- _Written instruction_: Tally up how many lines in the listing below contain the string "parts", and give only the total.

═══ Provided records ═══

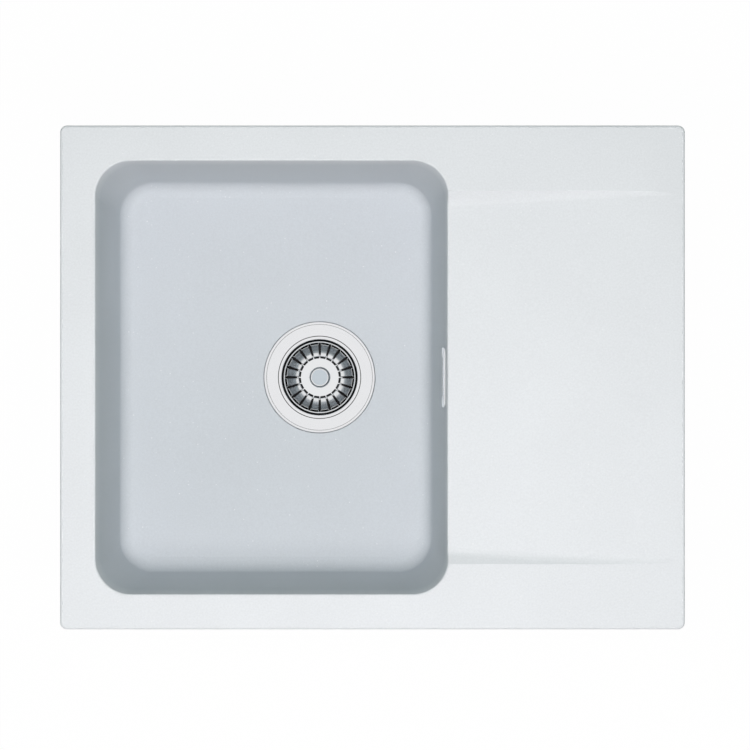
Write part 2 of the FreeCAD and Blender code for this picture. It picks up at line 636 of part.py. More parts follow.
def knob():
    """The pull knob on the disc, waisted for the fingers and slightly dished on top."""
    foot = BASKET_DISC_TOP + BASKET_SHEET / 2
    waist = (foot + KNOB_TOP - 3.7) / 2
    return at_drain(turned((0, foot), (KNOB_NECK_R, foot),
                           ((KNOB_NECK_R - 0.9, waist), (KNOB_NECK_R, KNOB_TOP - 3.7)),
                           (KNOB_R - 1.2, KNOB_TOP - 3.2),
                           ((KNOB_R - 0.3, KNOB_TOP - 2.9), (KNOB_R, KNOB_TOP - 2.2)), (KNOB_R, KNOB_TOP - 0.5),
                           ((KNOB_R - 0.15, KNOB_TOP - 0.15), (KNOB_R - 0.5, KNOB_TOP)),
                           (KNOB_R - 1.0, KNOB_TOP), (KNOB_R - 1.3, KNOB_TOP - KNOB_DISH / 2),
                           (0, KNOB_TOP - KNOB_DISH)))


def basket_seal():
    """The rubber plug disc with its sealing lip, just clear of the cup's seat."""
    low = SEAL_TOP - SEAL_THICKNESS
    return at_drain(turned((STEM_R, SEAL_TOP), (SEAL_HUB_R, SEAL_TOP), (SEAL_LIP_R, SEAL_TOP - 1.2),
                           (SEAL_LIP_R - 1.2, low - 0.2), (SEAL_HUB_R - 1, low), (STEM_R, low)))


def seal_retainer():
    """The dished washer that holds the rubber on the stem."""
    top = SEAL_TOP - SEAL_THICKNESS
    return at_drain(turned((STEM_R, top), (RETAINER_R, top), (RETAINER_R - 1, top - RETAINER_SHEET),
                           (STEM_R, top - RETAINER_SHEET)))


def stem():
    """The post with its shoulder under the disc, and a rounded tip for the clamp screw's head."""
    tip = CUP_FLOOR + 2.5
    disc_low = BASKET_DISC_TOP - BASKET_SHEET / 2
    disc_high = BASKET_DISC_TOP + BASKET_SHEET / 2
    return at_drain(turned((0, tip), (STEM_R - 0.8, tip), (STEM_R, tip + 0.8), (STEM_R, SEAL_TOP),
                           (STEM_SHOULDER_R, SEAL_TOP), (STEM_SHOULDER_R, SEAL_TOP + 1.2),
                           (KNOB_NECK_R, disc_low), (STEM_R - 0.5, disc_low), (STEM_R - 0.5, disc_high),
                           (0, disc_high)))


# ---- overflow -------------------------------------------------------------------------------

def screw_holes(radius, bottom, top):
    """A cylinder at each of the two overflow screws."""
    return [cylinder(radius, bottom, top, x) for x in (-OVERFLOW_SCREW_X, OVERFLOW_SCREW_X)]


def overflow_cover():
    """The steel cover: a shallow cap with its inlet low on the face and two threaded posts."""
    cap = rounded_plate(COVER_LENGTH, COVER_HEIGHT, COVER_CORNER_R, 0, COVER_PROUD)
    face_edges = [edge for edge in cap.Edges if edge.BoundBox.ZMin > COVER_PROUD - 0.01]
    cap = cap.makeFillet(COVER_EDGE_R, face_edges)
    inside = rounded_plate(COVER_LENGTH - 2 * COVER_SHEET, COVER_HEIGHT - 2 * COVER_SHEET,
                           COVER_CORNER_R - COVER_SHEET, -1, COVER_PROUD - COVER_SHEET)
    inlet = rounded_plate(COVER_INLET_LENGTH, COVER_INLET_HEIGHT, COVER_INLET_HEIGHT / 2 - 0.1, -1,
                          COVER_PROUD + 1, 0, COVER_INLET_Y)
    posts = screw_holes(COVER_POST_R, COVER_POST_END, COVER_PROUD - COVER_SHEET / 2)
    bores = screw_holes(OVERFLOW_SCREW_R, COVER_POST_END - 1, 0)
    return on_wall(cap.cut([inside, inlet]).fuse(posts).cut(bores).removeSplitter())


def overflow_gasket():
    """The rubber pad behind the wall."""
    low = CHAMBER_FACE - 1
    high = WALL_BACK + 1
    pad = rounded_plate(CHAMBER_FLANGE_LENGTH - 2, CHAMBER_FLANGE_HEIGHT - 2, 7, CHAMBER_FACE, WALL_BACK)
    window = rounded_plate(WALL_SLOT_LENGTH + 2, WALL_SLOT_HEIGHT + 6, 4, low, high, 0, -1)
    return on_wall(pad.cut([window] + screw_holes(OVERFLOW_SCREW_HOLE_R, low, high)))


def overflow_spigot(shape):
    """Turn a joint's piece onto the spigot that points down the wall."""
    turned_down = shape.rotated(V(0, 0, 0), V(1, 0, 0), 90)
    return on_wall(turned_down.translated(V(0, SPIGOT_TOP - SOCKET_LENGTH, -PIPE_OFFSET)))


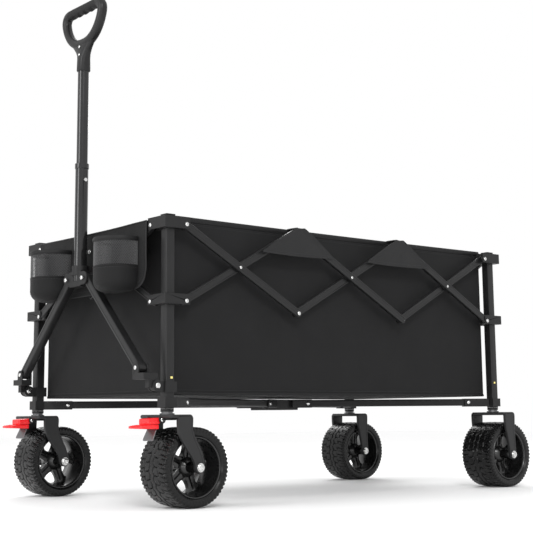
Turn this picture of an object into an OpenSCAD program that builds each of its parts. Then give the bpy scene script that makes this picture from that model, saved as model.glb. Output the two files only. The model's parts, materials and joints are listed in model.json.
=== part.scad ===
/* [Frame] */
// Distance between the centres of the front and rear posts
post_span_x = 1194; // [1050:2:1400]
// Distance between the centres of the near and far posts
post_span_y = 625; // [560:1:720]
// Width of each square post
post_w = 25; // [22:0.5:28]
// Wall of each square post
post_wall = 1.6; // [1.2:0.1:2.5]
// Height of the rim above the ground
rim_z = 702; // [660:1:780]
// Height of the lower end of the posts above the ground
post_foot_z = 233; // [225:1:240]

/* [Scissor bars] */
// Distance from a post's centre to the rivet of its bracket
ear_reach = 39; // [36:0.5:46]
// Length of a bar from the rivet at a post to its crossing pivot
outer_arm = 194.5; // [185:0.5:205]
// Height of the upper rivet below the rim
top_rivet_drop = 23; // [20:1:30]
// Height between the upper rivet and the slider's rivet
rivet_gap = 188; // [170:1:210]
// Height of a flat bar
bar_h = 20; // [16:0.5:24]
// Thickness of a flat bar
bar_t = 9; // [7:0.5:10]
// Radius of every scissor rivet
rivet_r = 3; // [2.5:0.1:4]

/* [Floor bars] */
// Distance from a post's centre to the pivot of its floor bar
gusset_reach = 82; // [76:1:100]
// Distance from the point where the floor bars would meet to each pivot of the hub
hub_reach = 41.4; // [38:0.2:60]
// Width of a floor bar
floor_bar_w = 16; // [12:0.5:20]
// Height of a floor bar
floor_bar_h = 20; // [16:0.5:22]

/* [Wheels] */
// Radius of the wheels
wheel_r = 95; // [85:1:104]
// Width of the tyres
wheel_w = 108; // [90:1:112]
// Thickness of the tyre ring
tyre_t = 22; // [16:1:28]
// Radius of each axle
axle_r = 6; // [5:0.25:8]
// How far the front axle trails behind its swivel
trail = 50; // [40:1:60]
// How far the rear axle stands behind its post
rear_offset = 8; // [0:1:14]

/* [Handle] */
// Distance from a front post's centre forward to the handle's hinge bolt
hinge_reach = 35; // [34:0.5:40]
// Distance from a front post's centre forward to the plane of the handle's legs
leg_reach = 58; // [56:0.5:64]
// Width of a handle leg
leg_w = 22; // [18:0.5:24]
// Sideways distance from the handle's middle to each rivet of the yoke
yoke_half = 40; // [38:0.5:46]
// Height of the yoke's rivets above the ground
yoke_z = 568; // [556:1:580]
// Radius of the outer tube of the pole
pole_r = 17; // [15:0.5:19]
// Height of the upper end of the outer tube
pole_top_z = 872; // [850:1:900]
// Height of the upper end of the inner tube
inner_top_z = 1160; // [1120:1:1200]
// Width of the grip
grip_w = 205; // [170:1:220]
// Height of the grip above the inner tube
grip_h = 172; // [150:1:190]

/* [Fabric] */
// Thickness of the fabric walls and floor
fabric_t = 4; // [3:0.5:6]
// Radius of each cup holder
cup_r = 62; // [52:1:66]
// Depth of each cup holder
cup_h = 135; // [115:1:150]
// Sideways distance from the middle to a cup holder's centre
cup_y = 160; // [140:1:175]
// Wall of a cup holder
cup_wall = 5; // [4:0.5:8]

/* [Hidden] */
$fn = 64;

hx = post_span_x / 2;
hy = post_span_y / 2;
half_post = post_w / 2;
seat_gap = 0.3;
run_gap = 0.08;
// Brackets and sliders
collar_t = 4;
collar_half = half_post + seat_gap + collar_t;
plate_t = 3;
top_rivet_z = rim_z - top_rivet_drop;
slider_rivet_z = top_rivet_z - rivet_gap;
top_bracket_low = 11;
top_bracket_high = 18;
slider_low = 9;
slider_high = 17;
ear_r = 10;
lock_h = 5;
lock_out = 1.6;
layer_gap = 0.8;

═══

- _Written response_: 2